A Direct Characterisation of Logical Grounds and a Decidability Proof
Francesco A. Genco
TL;DR
The paper addresses formalizing logical grounding and proving the decidability of the grounding relation. It introduces a standard grounding calculus $\mathbf{G}$ over the language $\mathcal{L}$ and a direct syntactic-tree based characterization using selection trees and grounding bars. The central result is that a grounding claim $\{\alpha_1,\dots,\alpha_n\}<\alpha$ is provable in $\mathbf{G}$ if and only if $\{\alpha_1,\dots,\alpha_n\}$ is the union of grounding bars for $\alpha$, which yields a finite, decidable procedure to enumerate all grounds.
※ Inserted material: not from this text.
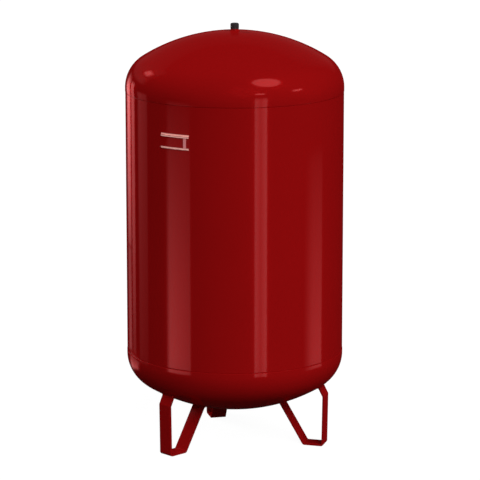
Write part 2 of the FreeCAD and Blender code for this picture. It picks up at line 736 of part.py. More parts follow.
# Diaphragm and the ring that clamps its rim to the shell; heights from the lower seam
def build_diaphragm():
    body = new_body("diaphragm", rise="lower_seam")
    outside = dish_sketch(
        body, "diaphragm_outside",
        "rubber_radius", "straight_flange",
        "knuckle_radius - head_wall - rubber_gap", "crown_radius - head_wall - rubber_gap",
        flipped=True,
    )
    turned(body, "Revolution", outside)
    doc.recompute()
    full = body.Shape.Volume
    inside = dish_sketch(
        body, "diaphragm_inside",
        "rubber_radius - rubber_wall", "straight_flange",
        "knuckle_radius - head_wall - rubber_gap - rubber_wall",
        "crown_radius - head_wall - rubber_gap - rubber_wall",
        flipped=True,
    )
    turned(body, "Groove", inside)
    check_removed(body, full, inside.Name)
    rim = loop_sketch(body, "diaphragm_rim", [
        ("rubber_radius - rubber_wall", "0 - rim_lap"),
        ("rubber_radius", "0 - rim_lap"),
        ("rubber_radius", "rim_foot"),
        ("rim_outer", "rim_foot"),
        ("rim_outer", "rim_top - rim_chamfer"),
        ("rim_outer - rim_chamfer", "rim_top"),
        ("rim_inner + rim_chamfer", "rim_top"),
        ("rim_inner", "rim_top - rim_chamfer"),
        ("rim_inner", "rim_foot"),
        ("rubber_radius - rubber_wall", "rim_foot"),
    ])
    turned(body, "Revolution", rim)


def build_clamp_ring():
    body = new_body("clamp_ring", rise="lower_seam")
    channel = loop_sketch(body, "ring_channel", [
        ("ring_radius - ring_sheet", "ring_rise"),
        ("ring_radius", "ring_rise"),
        ("ring_radius", "rim_top + rim_gap + ring_sheet"),
        ("rim_inner - rim_gap - ring_sheet", "rim_top + rim_gap + ring_sheet"),
        ("rim_inner - rim_gap - ring_sheet", "ring_rise"),
        ("rim_inner - rim_gap", "ring_rise"),
        ("rim_inner - rim_gap", "rim_top + rim_gap"),
        ("ring_radius - ring_sheet", "rim_top + rim_gap"),
    ])
    turned(body, "Revolution", channel)


build_head("upper_head", "upper_seam", "0", "boss_radius + weld_gap")
build_head("lower_head", "lower_seam", "180", "socket_radius + weld_gap")
build_shell()
for leg_name, leg_turn in (("leg_right", "0"), ("leg_rear", "120"), ("leg_front_left", "240")):
    build_leg(leg_name, leg_turn)
build_rail("top_rail", "upper_seam - holder_drop", "-1", "top_rail_height", "top_rail_flange")
build_rail(
    "bottom_rail", "upper_seam - holder_drop - holder_height", "1",
    "low_rail_height", "low_rail_flange",
)
build_end_stop()
build_valve_boss()
build_valve_washer()
build_valve_body()
build_core_barrel()
build_core_gasket()
build_core_pin()
build_core_seal()
build_core_spring()
build_valve_cap()
build_cap_seal()
build_water_socket()
build_port_guard()
build_diaphragm()
build_clamp_ring()

doc.recompute()

# Check every object, then write one file for each sub-part
for item in doc.Objects:
    if "Invalid" in item.State or "Error" in item.State:
        raise ValueError(f"{item.Name} failed: {item.State}")
for part in sub_parts:
    if part.Shape.isNull() or not part.Shape.isValid():
        raise ValueError(f"{part.Label} has no valid shape")

os.makedirs("parts", exist_ok=True)
for part in sub_parts:
    part.Shape.exportStep(f"parts/{part.Label}.step")
    box = part.Shape.BoundBox
    print(
        f"{part.Label:16s} solids {len(part.Shape.Solids)} volume {part.Shape.Volume:12.1f}"
        f" x {box.XMin:8.1f} {box.XMax:8.1f} y {box.YMin:8.1f} {box.YMax:8.1f}"
        f" z {box.ZMin:8.1f} {box.ZMax:8.1f}"
    )
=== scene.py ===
"""Dresses a floor-standing expansion tank, and sets up its studio and camera."""
import logging
import math
from dataclasses import dataclass
from enum import Enum
from typing import Callable, Iterable, Sequence

import bmesh
import bpy
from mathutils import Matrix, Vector


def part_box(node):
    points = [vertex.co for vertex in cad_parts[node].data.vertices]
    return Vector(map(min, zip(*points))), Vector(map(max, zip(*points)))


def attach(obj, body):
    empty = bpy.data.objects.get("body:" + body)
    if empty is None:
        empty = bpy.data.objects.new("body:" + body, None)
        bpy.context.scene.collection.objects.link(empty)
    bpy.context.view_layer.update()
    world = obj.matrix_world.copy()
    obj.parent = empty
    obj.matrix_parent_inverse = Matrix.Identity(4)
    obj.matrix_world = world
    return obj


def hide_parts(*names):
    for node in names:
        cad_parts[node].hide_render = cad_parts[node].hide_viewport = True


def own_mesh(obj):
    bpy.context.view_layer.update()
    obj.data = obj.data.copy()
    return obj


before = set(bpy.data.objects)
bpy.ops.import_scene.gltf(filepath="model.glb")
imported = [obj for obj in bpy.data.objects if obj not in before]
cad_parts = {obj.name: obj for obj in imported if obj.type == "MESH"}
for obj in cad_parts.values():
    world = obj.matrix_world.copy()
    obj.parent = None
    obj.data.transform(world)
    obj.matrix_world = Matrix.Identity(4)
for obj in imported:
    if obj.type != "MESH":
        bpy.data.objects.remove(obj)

Mesh = bmesh.types.BMesh
Colour = tuple[float, float, float]
Axes = tuple[float, float, float]
Span = tuple[float, float]

CAMERA_TURN = 16.6
FULL_TURN = 2 * math.pi
FULL_DEGREES = 360.0
UP = Vector((0, 0, 1))
MERGE = 1e-6
BEAD_SMOOTH = 60.0
WHITE: Colour = (1.0, 1.0, 1.0)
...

The authors prove soundness and completeness of the characterization and discuss the role of disjunction-star rules and amalgamation, grounding the method in established grounding principles and providing a practical decision procedure for grounding relations.
Abstract
We present a standard calculus for logical grounding based on well-established grounding principles [Schnieder, 2011, Fine, 2012, Correia, 2014, Correia, 2024] and provide a very direct characterisation of the provable grounding claims exclusively relying on the syntactic tree of the grounded formula. The technical features of the characterisation imply that the grounding relation induced by the calculus is decidable.